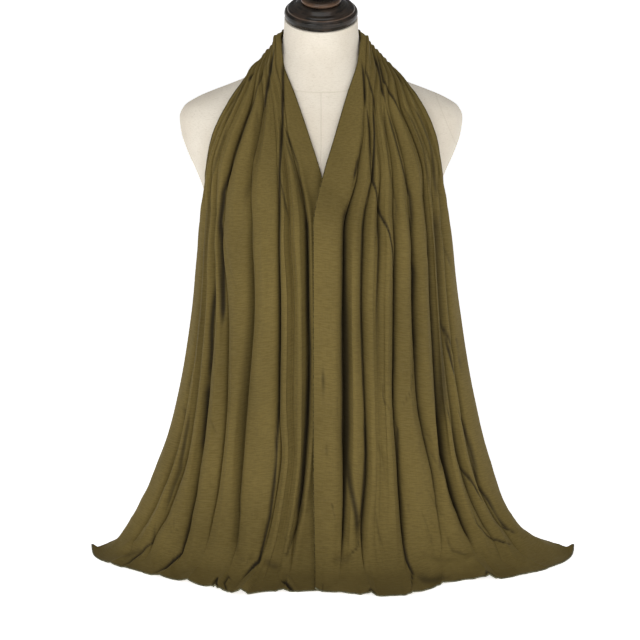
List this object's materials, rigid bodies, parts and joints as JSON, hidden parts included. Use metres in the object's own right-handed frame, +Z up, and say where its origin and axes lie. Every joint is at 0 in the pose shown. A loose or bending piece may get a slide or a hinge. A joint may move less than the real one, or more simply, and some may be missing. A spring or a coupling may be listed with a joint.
{
  "type": "hijab headscarf on a limbless dress form",
  "caption": "Long jersey hijab headscarf hung round the neck of a limbless dress form, both ends gathered in folds down the front and spread on the floor.",
  "frame": {"origin": "middle of the dress form's flat base, on the surface that it stands on", "axes": "+Z up, the front and the two falls towards -Y, +X to the viewer's right from the front"},
  "size_m": [0.6569, 0.3524, 0.7861],
  "materials": {
    "jersey": "matt olive knit",
    "linen": "matt cream weave",
    "dark_wood": "glossy stain"
  },
  "bodies": {
    "root": {"scarf_left_fall": "jersey", "scarf_neck_wrap": "jersey", "scarf_right_fall": "jersey", "dress_form": "linen", "neck_cap": "dark_wood", "cap_knob": "dark_wood"}
  },
  "joints": []
}
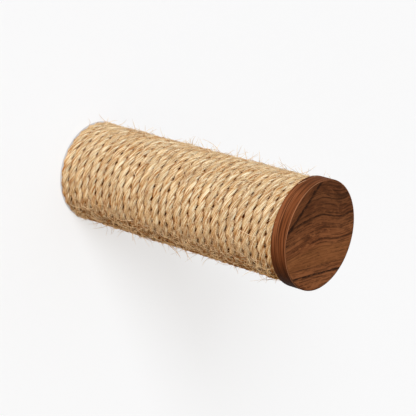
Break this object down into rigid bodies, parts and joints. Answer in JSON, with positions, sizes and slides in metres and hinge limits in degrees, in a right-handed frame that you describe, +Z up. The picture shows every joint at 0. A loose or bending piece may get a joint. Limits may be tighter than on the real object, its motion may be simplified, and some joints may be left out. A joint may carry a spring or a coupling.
{
  "type": "wall-mounted cat perch",
  "caption": "Round perch peg for a cat that stands straight out of a wall: a post wound with sisal rope, closed at its free end by a walnut disc.",
  "frame": {"origin": "centre of the post's wall end, on the plane of the wall", "axes": "+Y into the wall, so the peg stands out along -Y; +Z up; +X level, to the right for someone who faces the wall"},
  "size_m": [0.112, 0.305, 0.112],
  "materials": {
    "pine": "turned, unfinished",
    "sisal": "three-strand natural fibre rope",
    "walnut": "oiled, satin",
    "beech": "unfinished",
    "insert_brass": "turned",
    "black_steel": "black powder coat",
    "zinc_steel": "bright zinc plate"
  },
  "bodies": {
    "root": {"post_core": "pine", "sisal_rope": "sisal", "rope_end_screws": "zinc_steel", "end_cap": "walnut", "cap_dowels": "beech", "threaded_insert": "insert_brass", "wall_flange": "black_steel", "flange_bolt": "zinc_steel", "lock_washer": "zinc_steel", "lock_nut": "zinc_steel"}
  },
  "joints": []
}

○ ○ ○ ○ ○

### Stated goal
Write out every line from the records above, word for word.

### Exercise solution
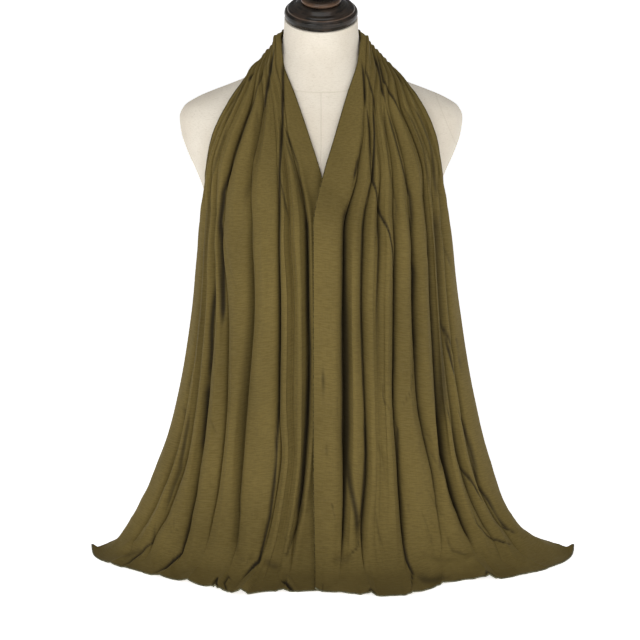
List this object's materials, rigid bodies, parts and joints as JSON, hidden parts included. Use metres in the object's own right-handed frame, +Z up, and say where its origin and axes lie. Every joint is at 0 in the pose shown. A loose or bending piece may get a slide or a hinge. A joint may move less than the real one, or more simply, and some may be missing. A spring or a coupling may be listed with a joint.
{
  "type": "hijab headscarf on a limbless dress form",
  "caption": "Long jersey hijab headscarf hung round the neck of a limbless dress form, both ends gathered in folds down the front and spread on the floor.",
  "frame": {"origin": "middle of the dress form's flat base, on the surface that it stands on", "axes": "+Z up, the front and the two falls towards -Y, +X to the viewer's right from the front"},
  "size_m": [0.6569, 0.3524, 0.7861],
  "materials": {
    "jersey": "matt olive knit",
    "linen": "matt cream weave",
    "dark_wood": "glossy stain"
  },
  "bodies": {
    "root": {"scarf_left_fall": "jersey", "scarf_neck_wrap": "jersey", "scarf_right_fall": "jersey", "dress_form": "linen", "neck_cap": "dark_wood", "cap_knob": "dark_wood"}
  },
  "joints": []
}
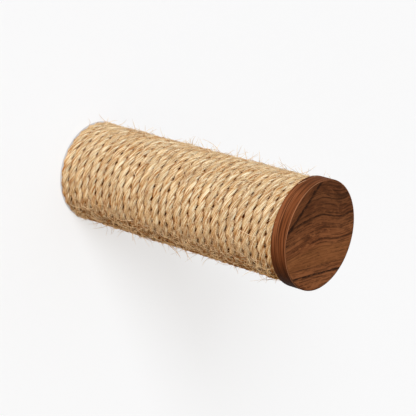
Break this object down into rigid bodies, parts and joints. Answer in JSON, with positions, sizes and slides in metres and hinge limits in degrees, in a right-handed frame that you describe, +Z up. The picture shows every joint at 0. A loose or bending piece may get a joint. Limits may be tighter than on the real object, its motion may be simplified, and some joints may be left out. A joint may carry a spring or a coupling.
{
  "type": "wall-mounted cat perch",
  "caption": "Round perch peg for a cat that stands straight out of a wall: a post wound with sisal rope, closed at its free end by a walnut disc.",
  "frame": {"origin": "centre of the post's wall end, on the plane of the wall", "axes": "+Y into the wall, so the peg stands out along -Y; +Z up; +X level, to the right for someone who faces the wall"},
  "size_m": [0.112, 0.305, 0.112],
  "materials": {
    "pine": "turned, unfinished",
    "sisal": "three-strand natural fibre rope",
    "walnut": "oiled, satin",
    "beech": "unfinished",
    "insert_brass": "turned",
    "black_steel": "black powder coat",
    "zinc_steel": "bright zinc plate"
  },
  "bodies": {
    "root": {"post_core": "pine", "sisal_rope": "sisal", "rope_end_screws": "zinc_steel", "end_cap": "walnut", "cap_dowels": "beech", "threaded_insert": "insert_brass", "wall_flange": "black_steel", "flange_bolt": "zinc_steel", "lock_washer": "zinc_steel", "lock_nut": "zinc_steel"}
  },
  "joints": []
}